We arrive, and she’s amped. Sometimes she runs up ahead of me or talks about something like she’s already a teenager. Sometimes she wants me to carry her like she’s 4 again. We laugh. We play mini golf. We zip through some amusement park rides.
We drop into the new Barbie café and splurge a little on dinner. She’s seen the Barbie movie countless times already, and we’re taking a dizzying number of pictures. She eats three pink pancakes in the time it might take you to tie your shoes. Then she demands to roller skate, and what am I going to say? I want to say yes and have to say yes.
We stay a little longer than planned, and I’m trying not to check the time too much. The two younger kids have bedtimes soon, my wife’s class is over and she’s at the end of a 12-hour day, the babysitter needs to be walked home.

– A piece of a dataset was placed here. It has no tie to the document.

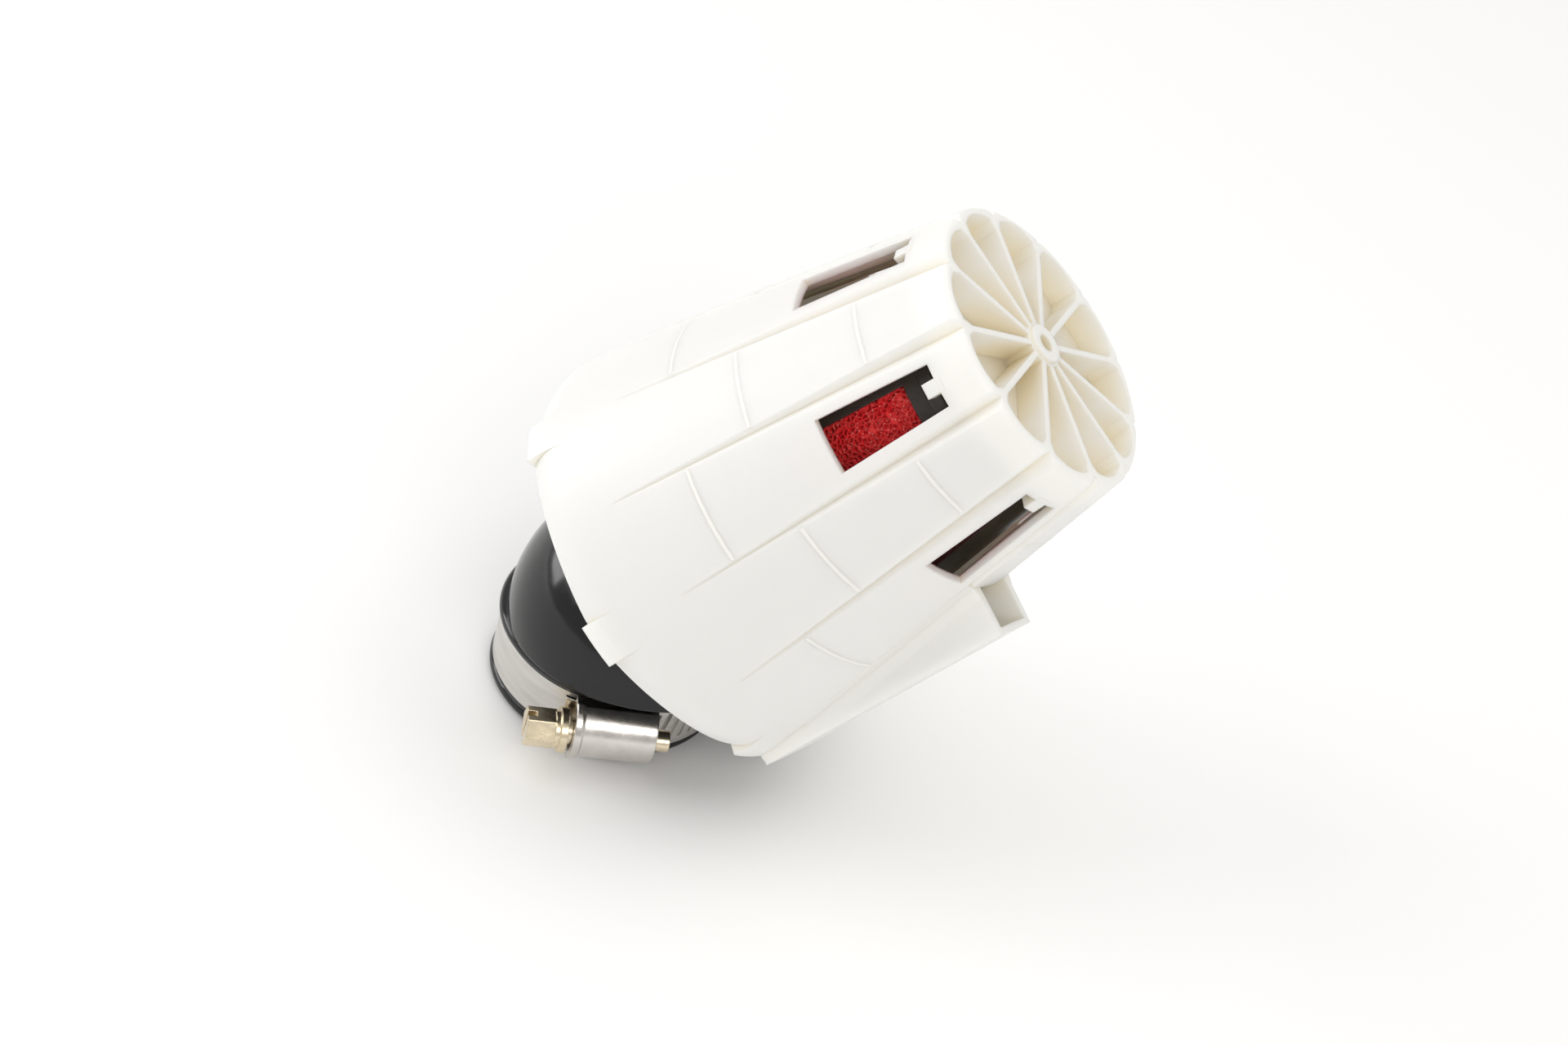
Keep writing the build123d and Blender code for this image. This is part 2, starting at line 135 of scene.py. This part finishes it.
def core_plastic():
    mat, nodes, links, shader = new_material("core_plastic", (0.02, 0.02, 0.02), 0.6)
    vector = object_coords(nodes, links)
    bump(nodes, links, shader, noise(nodes, links, vector, 700.0, 2.0), 0.2, 0.0002)
    return mat


def red_foam():
    mat, nodes, links, shader = new_material("red_foam", (0.5, 0.005, 0.01), 0.55)
    vector = object_coords(nodes, links)
    cells = nodes.new("ShaderNodeTexVoronoi")
    cells.feature = "DISTANCE_TO_EDGE"
    cells.inputs["Scale"].default_value = 1150.0
    cells.inputs["Randomness"].default_value = 0.95
    links.new(vector, cells.inputs["Vector"])
    # Painted shade and light: the cell-wall mask gives the pore interiors a darker red as painted
    # shade and the cell walls a brighter red as painted light; the same mask also drives the bump,
    # and the patch noise varies the tone at random.
    wall = span(nodes, links, cells.outputs["Distance"], 0.05, 0.4, 1.0, 0.0)
    patches = span(nodes, links, noise(nodes, links, vector, 420.0, 3.0), 0.35, 0.65, 0.0, 1.0)
    painted_pore_shade = mix_color(nodes, links, patches, (0.74, 0.002, 0.006), (0.88, 0.004, 0.01))
    painted_strut_light = mix_color(nodes, links, patches, (0.98, 0.012, 0.02), (1.0, 0.05, 0.05))
    color = mix_color(nodes, links, wall, painted_pore_shade, painted_strut_light)
    specks = nodes.new("ShaderNodeTexVoronoi")
    specks.inputs["Scale"].default_value = 1700.0
    links.new(vector, specks.inputs["Vector"])
    spot = span(nodes, links, specks.outputs["Distance"], 0.08, 0.26, 1.0, 0.0)
    color = mix_color(nodes, links, spot, color, (1.0, 0.42, 0.36))
    links.new(color, shader.inputs["Base Color"])
    bump(nodes, links, shader, wall, 0.9, 0.0006)
    return mat


def boot_rubber():
    mat, nodes, links, shader = new_material("boot_rubber", (0.006, 0.006, 0.007), 0.12)
    shader.inputs["Specular IOR Level"].default_value = 0.42
    vector = object_coords(nodes, links)
    rough = span(nodes, links, noise(nodes, links, vector, 240.0, 4.0), 0.3, 0.75, 0.08, 0.2)
    links.new(rough, shader.inputs["Roughness"])
    bump(nodes, links, shader, noise(nodes, links, vector, 90.0, 2.0), 0.12, 0.001, edge=0.0006)
    return mat


def steel(name, color, rough_low, rough_high, stretch, edge):
    mat, nodes, links, shader = new_material(name, color, rough_low, 1.0)
    vector = object_coords(nodes, links, scale=stretch)
    streak = noise(nodes, links, vector, 60.0, 6.0, 0.65)
    links.new(span(nodes, links, streak, 0.3, 0.7, rough_low, rough_high), shader.inputs["Roughness"])
    tone = span(nodes, links, streak, 0.3, 0.7, 0.0, 1.0)
    dark = tuple(0.78 * c for c in color)
    links.new(mix_color(nodes, links, tone, dark, color), shader.inputs["Base Color"])
    bump(nodes, links, shader, streak, 0.18, 0.0006, edge=edge)
    return mat


def line_plastic():
    mat, nodes, links, shader = new_material("hood_line", (0.86, 0.853, 0.82), 0.5)
    vector = object_coords(nodes, links)
    bump(nodes, links, shader, noise(nodes, links, vector, 260.0), 0.1, 0.0003)
    return mat


MATERIALS = {
    "hood": hood_plastic(),
    "line": line_plastic(),
    "cage": cage_plastic(),
    "core": core_plastic(),
    "foam": red_foam(),
    "boot": boot_rubber(),
    "band": steel("band_steel", (0.72, 0.70, 0.67), 0.28, 0.42, (1.0, 1.0, 9.0), 0.0002),
    "housing": steel("housing_steel", (0.76, 0.73, 0.69), 0.14, 0.3, (3.0, 3.0, 3.0), 0.0005),
    "screw": steel("screw_zinc", (0.90, 0.78, 0.57), 0.2, 0.32, (3.0, 3.0, 3.0), 0.0003),
}
FINISH = {
    "hood": "hood", "cage": "cage", "cage_lid": "cage", "base_ring": "cage", "core": "core",
    "foam_sleeve": "foam", "foam_disc": "foam", "boot": "boot", "clamp_band": "band",
    "clamp_saddle": "housing", "clamp_housing": "housing", "clamp_screw": "screw",
}
for node, finish in FINISH.items():
    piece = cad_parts[node]
    piece.data.materials.clear()
    piece.data.materials.append(MATERIALS[finish])


# ---------------------------------------------------------------- thin moulded lines on the hood

LOBES = 12
LOBE_DEG = 30.0
SCOOP_LOBE = 11                       # the scoop covers this lobe's middle line
LINE_LOW, LINE_MID, LINE_HIGH = 0.0288, 0.0412, 0.0630    # heights above the hood's rim
RIDGE_W, RIDGE_H = 0.0006, 0.00009
RIDGE_SINK = 0.00003                  # how far a line's two edges lie under the hood's surface
TIP_R, TIP_H = 0.0252, 0.0793         # the hood's straight side, at its end face
BEND_R, BEND_H = 0.0346, 0.023        # and where that side starts
GROOVE_DEPTH, GROOVE_FOOT, GROOVE_RUN = 0.0015, 0.016, 0.063
GROOVE_SLOPE, GROOVE_GAP = 1.1, 0.0002


def hood_radius(h):
    """Radius of the hood's straight side at height h above the rim."""
    return TIP_R + (BEND_R - TIP_R) * (TIP_H - h) / (TIP_H - BEND_H)


def ridge(name, lobe, h):
    """Low rounded line across one lobe of the hood, from groove to groove."""
    across, steps = 6, 24
    depth = GROOVE_DEPTH * (h - GROOVE_FOOT) / GROOVE_RUN
    groove_half = (depth * GROOVE_SLOPE + GROOVE_GAP) / hood_radius(h)
    reach = LOBE_DEG / 2 - math.degrees(groove_half)
    points, faces = [], []
    for i in range(steps + 1):
        angle = math.radians(LOBE_DEG * lobe + reach * (2.0 * i / steps - 1.0))
        for j in range(across + 1):
            t = 2.0 * j / across - 1.0
            height = h + RIDGE_W / 2 * t
            r = hood_radius(height) - RIDGE_SINK + RIDGE_H * (1.0 - t * t)
            points.append((r * math.cos(angle), r * math.sin(angle), height))
    for i in range(steps):
        for j in range(across):
            a = i * (across + 1) + j
            b = a + across + 1
            faces.append((a, b, b + 1, a + 1))
    mesh = bpy.data.meshes.new(name)
    mesh.from_pydata(points, [], faces)
    mesh.polygons.foreach_set("use_smooth", [True] * len(faces))
    mesh.transform(HOOD_FRAME)
    piece = bpy.data.objects.new(name, mesh)
    bpy.context.scene.collection.objects.link(piece)
    mesh.materials.append(MATERIALS["line"])
    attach(piece, "hood_body")


for lobe in range(LOBES):
    if lobe % 2 == 0:
        ridge(f"line_low_{lobe:02d}", lobe, LINE_LOW)
        continue
    if lobe != SCOOP_LOBE:
        ridge(f"line_mid_{lobe:02d}", lobe, LINE_MID)
    ridge(f"line_high_{lobe:02d}", lobe, LINE_HIGH)


# ---------------------------------------------------------------- studio

def area_light(name, place, aim, size, power, color=(1.0, 1.0, 1.0)):
    data = bpy.data.lights.new(name, "AREA")
    data.shape = "RECTANGLE"
    data.size, data.size_y = size
    data.energy = power
    data.color = color
    lamp = bpy.data.objects.new(name, data)
    bpy.context.scene.collection.objects.link(lamp)
    lamp.location = place
    lamp.rotation_euler = (Vector(aim) - Vector(place)).to_track_quat("-Z", "Y").to_euler()
    return lamp


FLOOR_SIZE, FLOOR_DROP = 6.0, 0.0002
bpy.ops.mesh.primitive_plane_add(size=FLOOR_SIZE, location=(0.0, 0.0, -FLOOR_DROP))
floor = bpy.context.object
floor.name = "floor"
floor_mat, _, _, _ = new_material("floor", (0.95, 0.95, 0.95), 0.9)
floor.data.materials.append(floor_mat)

CENTRE = (0.025, 0.0, 0.05)
area_light("softbox_left", (-0.75, -0.15, 0.6), CENTRE, (0.5, 0.8), 2.1)
area_light("strip_low_left", (-0.7, 0.12, 0.17), CENTRE, (0.3, 0.22), 1.0)
area_light("softbox_top", (0.1, 0.25, 1.0), CENTRE, (1.2, 1.2), 3.7)
area_light("softbox_front", (0.35, -0.9, 0.75), CENTRE, (0.7, 0.5), 3.4, (1.0, 0.97, 0.93))

world = bpy.data.worlds.new("studio")
bpy.context.scene.world = world
world.use_nodes = True
background = world.node_tree.nodes["Background"]
background.inputs["Color"].default_value = (1.0, 0.99, 0.965, 1.0)
background.inputs["Strength"].default_value = 0.6
bpy.context.scene.view_settings.view_transform = "Standard"

lens = bpy.data.cameras.new("camera")
lens.lens = 75.0
lens.sensor_width = 36.0
lens.clip_start = 0.01
camera = bpy.data.objects.new("camera", lens)
camera.location = (0.0239, -0.4391, 0.3831)
camera.rotation_euler = tuple(math.radians(a) for a in (51.12, -13.59, 10.91))
bpy.context.scene.collection.objects.link(camera)
bpy.context.scene.camera = camera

We’ve stolen a few hours, but now it’s time to go. I clumsily tell her that I want the night to be something she’ll remember when she’s 25. She either gets it or knows that I really want her to get it and assures me that she will.
It feels great and not enough all at once, which I suppose is how life feels sometimes whether you are 9 or 47.
I decide to hang onto the great.
This is really lovely, thanks for sharing this story. Love your sports stuff but it's really nice to read something different from you. As an oldest child of three, some really resonant stuff for me.
My daughter is just a few days younger than yours, and man did this hit home. I always enjoyed your writing, but especially the more personal, non-sports things like this. Great job, Rand.